- _Collected data_

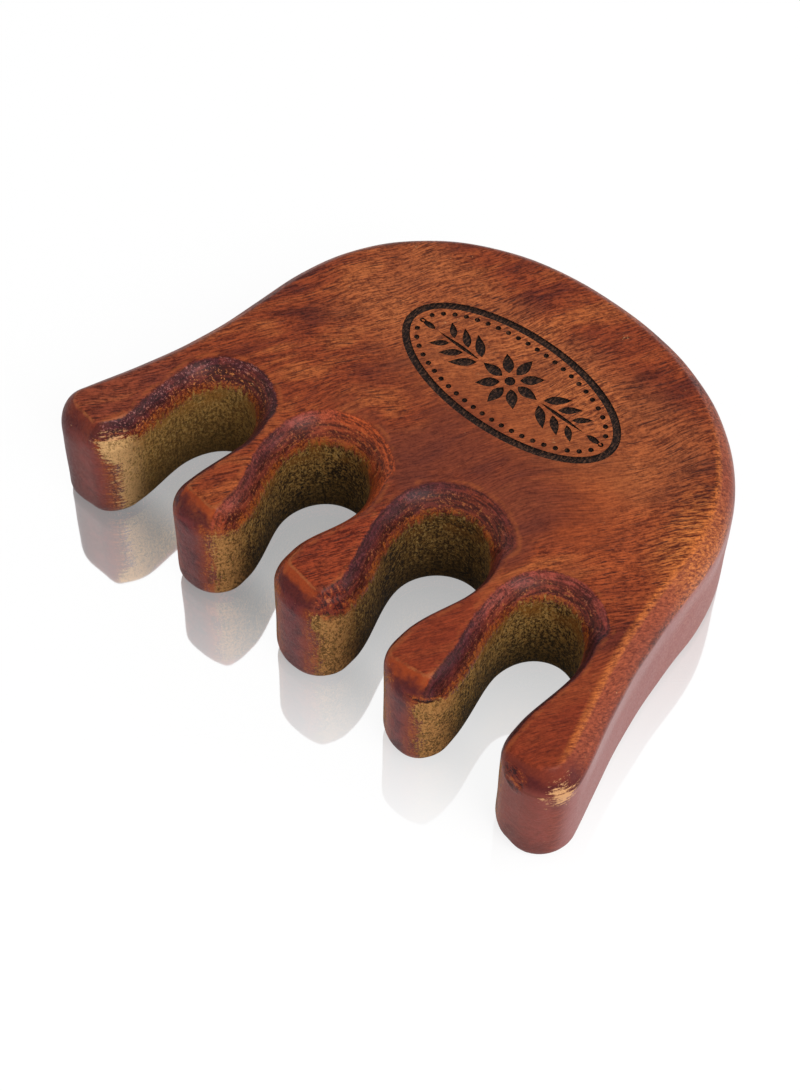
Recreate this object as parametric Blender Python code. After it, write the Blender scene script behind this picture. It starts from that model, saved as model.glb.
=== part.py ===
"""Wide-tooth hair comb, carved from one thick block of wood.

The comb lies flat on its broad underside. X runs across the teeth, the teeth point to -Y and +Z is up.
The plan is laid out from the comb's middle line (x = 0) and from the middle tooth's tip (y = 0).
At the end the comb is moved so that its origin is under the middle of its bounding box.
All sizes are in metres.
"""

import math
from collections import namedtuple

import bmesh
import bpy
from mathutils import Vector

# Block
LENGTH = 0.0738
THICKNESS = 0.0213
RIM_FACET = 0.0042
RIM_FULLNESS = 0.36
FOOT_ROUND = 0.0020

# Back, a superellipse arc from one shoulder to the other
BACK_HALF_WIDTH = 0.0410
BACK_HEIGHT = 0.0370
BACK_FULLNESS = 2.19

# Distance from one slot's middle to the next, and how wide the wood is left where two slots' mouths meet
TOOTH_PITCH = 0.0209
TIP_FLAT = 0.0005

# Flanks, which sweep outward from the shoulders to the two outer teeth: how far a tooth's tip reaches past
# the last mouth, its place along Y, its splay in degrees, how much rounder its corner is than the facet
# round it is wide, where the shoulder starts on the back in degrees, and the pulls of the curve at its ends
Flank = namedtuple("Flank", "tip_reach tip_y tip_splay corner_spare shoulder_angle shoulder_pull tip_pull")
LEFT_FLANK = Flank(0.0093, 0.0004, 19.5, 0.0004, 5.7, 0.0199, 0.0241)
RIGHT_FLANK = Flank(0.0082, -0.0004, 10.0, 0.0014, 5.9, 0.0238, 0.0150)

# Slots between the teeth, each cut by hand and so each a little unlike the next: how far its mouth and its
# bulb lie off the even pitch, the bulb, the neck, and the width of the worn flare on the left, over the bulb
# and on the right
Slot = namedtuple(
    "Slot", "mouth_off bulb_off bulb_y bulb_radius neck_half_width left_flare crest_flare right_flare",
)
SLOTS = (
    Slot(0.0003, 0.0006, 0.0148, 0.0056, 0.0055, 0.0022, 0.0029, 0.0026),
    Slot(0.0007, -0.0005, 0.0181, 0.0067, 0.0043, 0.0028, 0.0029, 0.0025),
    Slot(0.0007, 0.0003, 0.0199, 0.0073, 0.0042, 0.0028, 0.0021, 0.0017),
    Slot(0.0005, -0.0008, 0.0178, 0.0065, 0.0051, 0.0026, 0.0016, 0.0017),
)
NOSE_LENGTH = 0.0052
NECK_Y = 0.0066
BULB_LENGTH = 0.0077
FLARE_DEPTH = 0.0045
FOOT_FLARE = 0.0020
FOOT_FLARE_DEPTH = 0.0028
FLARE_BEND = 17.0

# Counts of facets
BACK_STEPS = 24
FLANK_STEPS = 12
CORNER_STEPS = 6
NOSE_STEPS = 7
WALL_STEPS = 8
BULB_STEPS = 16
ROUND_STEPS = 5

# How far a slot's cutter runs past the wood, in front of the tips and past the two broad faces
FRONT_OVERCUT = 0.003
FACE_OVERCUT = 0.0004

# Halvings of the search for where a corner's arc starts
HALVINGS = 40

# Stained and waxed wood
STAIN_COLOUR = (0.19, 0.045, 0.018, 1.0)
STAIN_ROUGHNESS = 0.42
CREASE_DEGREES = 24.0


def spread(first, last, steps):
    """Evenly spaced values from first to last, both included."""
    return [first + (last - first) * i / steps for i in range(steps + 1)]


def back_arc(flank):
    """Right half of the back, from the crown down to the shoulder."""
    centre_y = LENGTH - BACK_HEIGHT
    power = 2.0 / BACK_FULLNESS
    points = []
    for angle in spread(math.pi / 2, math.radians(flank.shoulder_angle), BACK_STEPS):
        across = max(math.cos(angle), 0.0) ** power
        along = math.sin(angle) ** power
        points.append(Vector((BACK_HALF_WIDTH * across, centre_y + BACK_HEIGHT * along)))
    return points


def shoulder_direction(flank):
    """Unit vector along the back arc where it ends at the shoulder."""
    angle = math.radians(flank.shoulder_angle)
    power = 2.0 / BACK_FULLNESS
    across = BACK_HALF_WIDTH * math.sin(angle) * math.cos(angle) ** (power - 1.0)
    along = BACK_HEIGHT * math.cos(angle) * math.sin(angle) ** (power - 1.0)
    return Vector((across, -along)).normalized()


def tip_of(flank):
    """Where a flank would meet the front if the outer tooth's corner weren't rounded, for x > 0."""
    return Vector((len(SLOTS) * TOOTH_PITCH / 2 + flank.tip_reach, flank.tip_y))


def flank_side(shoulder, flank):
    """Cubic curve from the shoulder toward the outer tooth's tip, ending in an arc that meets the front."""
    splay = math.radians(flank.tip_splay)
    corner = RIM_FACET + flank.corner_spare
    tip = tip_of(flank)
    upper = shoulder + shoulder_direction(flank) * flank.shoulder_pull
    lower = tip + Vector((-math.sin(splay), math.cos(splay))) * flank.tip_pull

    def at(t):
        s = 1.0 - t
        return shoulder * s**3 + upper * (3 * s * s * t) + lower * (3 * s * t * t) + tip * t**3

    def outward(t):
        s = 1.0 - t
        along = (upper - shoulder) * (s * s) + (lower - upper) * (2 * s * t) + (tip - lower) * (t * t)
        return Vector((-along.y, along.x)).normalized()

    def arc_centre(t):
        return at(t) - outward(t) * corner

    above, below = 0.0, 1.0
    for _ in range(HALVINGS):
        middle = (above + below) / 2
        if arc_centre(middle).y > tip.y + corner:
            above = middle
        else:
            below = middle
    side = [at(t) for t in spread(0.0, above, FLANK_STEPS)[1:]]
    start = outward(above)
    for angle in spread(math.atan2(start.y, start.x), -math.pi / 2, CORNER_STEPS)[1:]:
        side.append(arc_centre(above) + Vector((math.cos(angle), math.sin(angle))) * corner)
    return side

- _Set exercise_
Take the listing above and set it down exactly.

- _Worked answer_
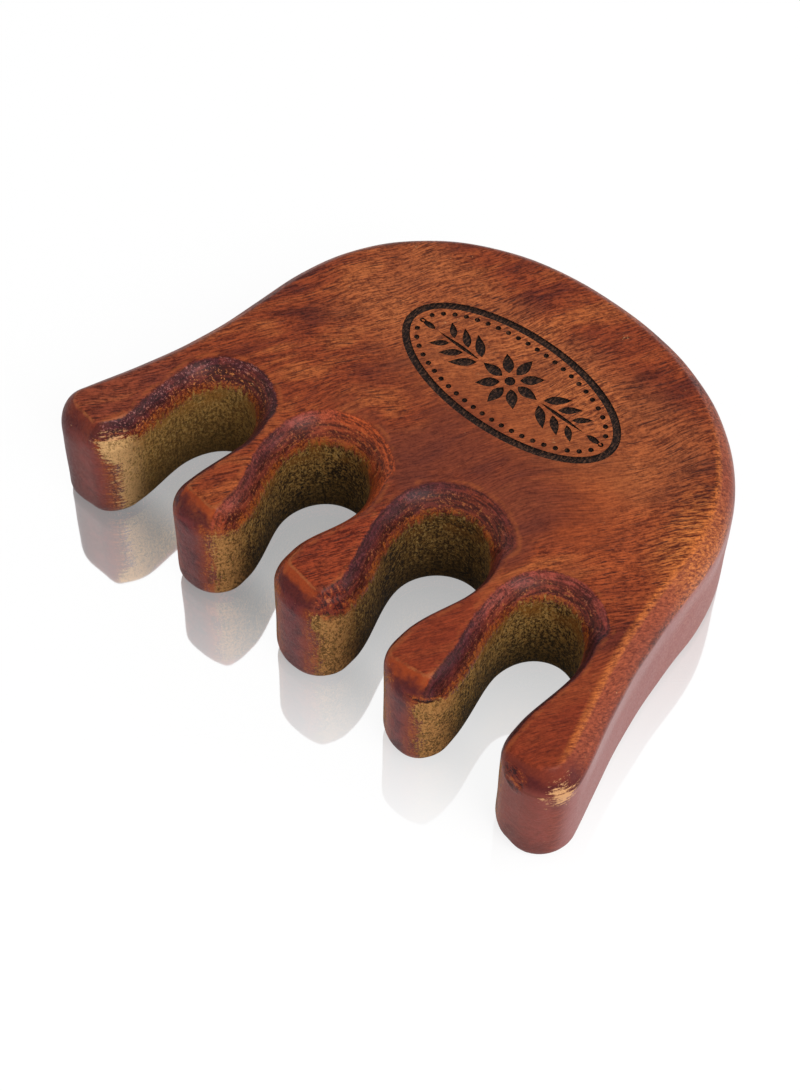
Recreate this object as parametric Blender Python code. After it, write the Blender scene script behind this picture. It starts from that model, saved as model.glb.
=== part.py ===
"""Wide-tooth hair comb, carved from one thick block of wood.

The comb lies flat on its broad underside. X runs across the teeth, the teeth point to -Y and +Z is up.
The plan is laid out from the comb's middle line (x = 0) and from the middle tooth's tip (y = 0).
At the end the comb is moved so that its origin is under the middle of its bounding box.
All sizes are in metres.
"""

import math
from collections import namedtuple

import bmesh
import bpy
from mathutils import Vector

# Block
LENGTH = 0.0738
THICKNESS = 0.0213
RIM_FACET = 0.0042
RIM_FULLNESS = 0.36
FOOT_ROUND = 0.0020

# Back, a superellipse arc from one shoulder to the other
BACK_HALF_WIDTH = 0.0410
BACK_HEIGHT = 0.0370
BACK_FULLNESS = 2.19

# Distance from one slot's middle to the next, and how wide the wood is left where two slots' mouths meet
TOOTH_PITCH = 0.0209
TIP_FLAT = 0.0005

# Flanks, which sweep outward from the shoulders to the two outer teeth: how far a tooth's tip reaches past
# the last mouth, its place along Y, its splay in degrees, how much rounder its corner is than the facet
# round it is wide, where the shoulder starts on the back in degrees, and the pulls of the curve at its ends
Flank = namedtuple("Flank", "tip_reach tip_y tip_splay corner_spare shoulder_angle shoulder_pull tip_pull")
LEFT_FLANK = Flank(0.0093, 0.0004, 19.5, 0.0004, 5.7, 0.0199, 0.0241)
RIGHT_FLANK = Flank(0.0082, -0.0004, 10.0, 0.0014, 5.9, 0.0238, 0.0150)

# Slots between the teeth, each cut by hand and so each a little unlike the next: how far its mouth and its
# bulb lie off the even pitch, the bulb, the neck, and the width of the worn flare on the left, over the bulb
# and on the right
Slot = namedtuple(
    "Slot", "mouth_off bulb_off bulb_y bulb_radius neck_half_width left_flare crest_flare right_flare",
)
SLOTS = (
    Slot(0.0003, 0.0006, 0.0148, 0.0056, 0.0055, 0.0022, 0.0029, 0.0026),
    Slot(0.0007, -0.0005, 0.0181, 0.0067, 0.0043, 0.0028, 0.0029, 0.0025),
    Slot(0.0007, 0.0003, 0.0199, 0.0073, 0.0042, 0.0028, 0.0021, 0.0017),
    Slot(0.0005, -0.0008, 0.0178, 0.0065, 0.0051, 0.0026, 0.0016, 0.0017),
)
NOSE_LENGTH = 0.0052
NECK_Y = 0.0066
BULB_LENGTH = 0.0077
FLARE_DEPTH = 0.0045
FOOT_FLARE = 0.0020
FOOT_FLARE_DEPTH = 0.0028
FLARE_BEND = 17.0

# Counts of facets
BACK_STEPS = 24
FLANK_STEPS = 12
CORNER_STEPS = 6
NOSE_STEPS = 7
WALL_STEPS = 8
BULB_STEPS = 16
ROUND_STEPS = 5

# How far a slot's cutter runs past the wood, in front of the tips and past the two broad faces
FRONT_OVERCUT = 0.003
FACE_OVERCUT = 0.0004

# Halvings of the search for where a corner's arc starts
HALVINGS = 40

# Stained and waxed wood
STAIN_COLOUR = (0.19, 0.045, 0.018, 1.0)
STAIN_ROUGHNESS = 0.42
CREASE_DEGREES = 24.0


def spread(first, last, steps):
    """Evenly spaced values from first to last, both included."""
    return [first + (last - first) * i / steps for i in range(steps + 1)]


def back_arc(flank):
    """Right half of the back, from the crown down to the shoulder."""
    centre_y = LENGTH - BACK_HEIGHT
    power = 2.0 / BACK_FULLNESS
    points = []
    for angle in spread(math.pi / 2, math.radians(flank.shoulder_angle), BACK_STEPS):
        across = max(math.cos(angle), 0.0) ** power
        along = math.sin(angle) ** power
        points.append(Vector((BACK_HALF_WIDTH * across, centre_y + BACK_HEIGHT * along)))
    return points


def shoulder_direction(flank):
    """Unit vector along the back arc where it ends at the shoulder."""
    angle = math.radians(flank.shoulder_angle)
    power = 2.0 / BACK_FULLNESS
    across = BACK_HALF_WIDTH * math.sin(angle) * math.cos(angle) ** (power - 1.0)
    along = BACK_HEIGHT * math.cos(angle) * math.sin(angle) ** (power - 1.0)
    return Vector((across, -along)).normalized()


def tip_of(flank):
    """Where a flank would meet the front if the outer tooth's corner weren't rounded, for x > 0."""
    return Vector((len(SLOTS) * TOOTH_PITCH / 2 + flank.tip_reach, flank.tip_y))


def flank_side(shoulder, flank):
    """Cubic curve from the shoulder toward the outer tooth's tip, ending in an arc that meets the front."""
    splay = math.radians(flank.tip_splay)
    corner = RIM_FACET + flank.corner_spare
    tip = tip_of(flank)
    upper = shoulder + shoulder_direction(flank) * flank.shoulder_pull
    lower = tip + Vector((-math.sin(splay), math.cos(splay))) * flank.tip_pull

    def at(t):
        s = 1.0 - t
        return shoulder * s**3 + upper * (3 * s * s * t) + lower * (3 * s * t * t) + tip * t**3

    def outward(t):
        s = 1.0 - t
        along = (upper - shoulder) * (s * s) + (lower - upper) * (2 * s * t) + (tip - lower) * (t * t)
        return Vector((-along.y, along.x)).normalized()

    def arc_centre(t):
        return at(t) - outward(t) * corner

    above, below = 0.0, 1.0
    for _ in range(HALVINGS):
        middle = (above + below) / 2
        if arc_centre(middle).y > tip.y + corner:
            above = middle
        else:
            below = middle
    side = [at(t) for t in spread(0.0, above, FLANK_STEPS)[1:]]
    start = outward(above)
    for angle in spread(math.atan2(start.y, start.x), -math.pi / 2, CORNER_STEPS)[1:]:
        side.append(arc_centre(above) + Vector((math.cos(angle), math.sin(angle))) * corner)
    return side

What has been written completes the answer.